Obwohl die Patientin eine der wenigen Personen weltweit mit dem "Loeys-Dietz-Syndrom" ist, sind seltene Krankheiten nicht wirklich selten. Es gibt insgesamt rund 7000 seltene Krankheiten, die in ihrer Gesamtheit etwa sieben Prozent der Bevölkerung betreffen. In Österreich ist somit also von bis zu 500.000 Patienten auszugehen.
MPS
Zu den Seltenen Erkrankungen zählen auch Mucopolysaccharidosen (MPS). Das sind Erkrankungen, bei denen Abbau und Speicherung von Zuckermolekülen gestört sind. "Wir konnten jetzt herausfinden, dass Veränderungen im Gen ARSK, das bis jetzt noch keiner Erkrankung zugeordnet war, zu einem neuen Subtyp der Mucopolysaccharidose führen, die wir als MPS X bezeichnet haben. Die MPS X ist eine Speichererkrankung, bei der bestimmte Bausteine im Körper, die sogenannten Glykosaminoglykane, nicht vollständig abgebaut werden können. Diese lagern sich dann in den Zellen verschiedener Gewebe ein und führen zu gesundheitlichen Problemen in mehreren Organsystemen", erklärt Sarah Verheyen von der Med Uni Graz.

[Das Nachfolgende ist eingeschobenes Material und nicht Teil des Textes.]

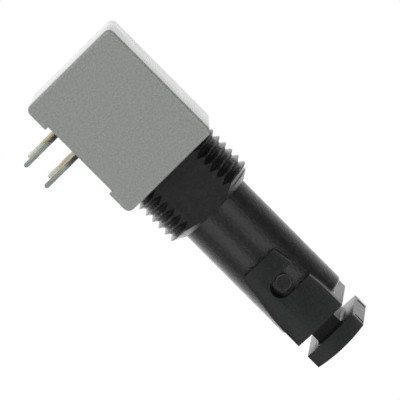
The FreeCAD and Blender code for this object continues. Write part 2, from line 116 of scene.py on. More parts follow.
def keep(piece, kind, **settings):
    """Run one modifier and keep what it makes."""
    modifier = piece.modifiers.new(kind.title(), kind)
    for name, value in settings.items():
        setattr(modifier, name, value)
    seen = piece.evaluated_get(bpy.context.evaluated_depsgraph_get())
    result = bpy.data.meshes.new_from_object(seen)
    piece.modifiers.clear()
    old = piece.data
    piece.data = result
    bpy.data.meshes.remove(old)
    return piece


def combine(piece, tool, how="UNION"):
    """Join, cut or intersect one solid with another, and drop the second."""
    bpy.context.view_layer.update()
    keep(piece, "BOOLEAN", object=tool, operation=how, solver="EXACT")
    bpy.data.objects.remove(tool)
    return piece


def finish_piece(piece, body, node, material, smooth_angle=38):
    """Shrink a finished piece to metres, dress and smooth it, and let it ride for its CAD node."""
    piece.data.transform(Matrix.Scale(MM, 4))
    piece.data.materials.clear()
    piece.data.materials.append(material)
    for face in piece.data.polygons:
        face.material_index = 0
    piece.data.shade_smooth()
    piece.data.set_sharp_from_angle(angle=radians(smooth_angle))
    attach(piece, body)
    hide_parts(node)
    print(f"{piece.name}: {len(piece.data.polygons)} faces")
    return piece


# %% [markdown]
# Nearly everything on this object is either turned about the port's axis or cut from a flat outline.
# So the next helpers make those two kinds of solid: rings of points with a skin over them, and an
# outline given a thickness. The skin is a function of its own, because the thread, the lugs and the
# pins are rings of points too.

# %% Turned solids
PAST = 1.0        # how far a cutting solid runs past the face it cuts


def skin(rings, steps, closed=False):
    """Faces over rings of points, from each ring to the next. An open skin gets a face at each end."""
    faces = []
    for i in range(rings if closed else rings - 1):
        here, there = i * steps, (i + 1) % rings * steps
        for k in range(steps):
            n = (k + 1) % steps
            faces.append((here + k, here + n, there + n, there + k))
    if not closed:
        faces.append(tuple(range(steps)))
        faces.append(tuple((rings - 1) * steps + k for k in range(steps)))
    return faces


def round_steps(steps):
    """The angles of a full turn, in equal steps."""
    return [2 * pi * k / steps for k in range(steps)]


def turned(name, profile, steps=96):
    """Sweep a profile of (x, radius) pairs about the port's axis."""
    points = []
    for x, radius in profile:
        for turn in round_steps(steps):
            points.append((x, radius * cos(turn), AXIS_HEIGHT + radius * sin(turn)))
    return new_piece(name, points, skin(len(profile), steps))


# %% [markdown]
# Flat outlines are given as pairs of numbers, and the axis says which way they get their thickness. A
# box is the simplest such solid, and an arc gives the round stretches of an outline.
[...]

Bei zwei betroffenen Geschwistern mit einer Erkrankung des Skelettsystems wurde über eine genetische Analyse an der Med Uni Graz eine mögliche Ursache in einem Gen mit dem Namen ARSK festgestellt. Dieses Gen war bis dahin noch keiner menschlichen Erkrankung zugeordnet. Über eine weltweite Datenbank konnte eine zweite Familie mit zwei Kindern mit genetischen Veränderungen im selben Gen in Indien gefunden werden. Die Arbeit basiert auf der genauen klinischen Charakterisierung dieser neuen seltenen Erkrankung und funktionellen Studien, welche die Auswirkung von Veränderungen im ARSK-Gen bestätigen. Die Ergebnisse der Forschung sollen dabei helfen, die Krankheit in Zukunft besser identifizieren zu können. Ein weiteres Projekt rund um MPS soll die Folgen von häufig auftretenden Entzündungsreaktionen im Körper von Kindern ermitteln.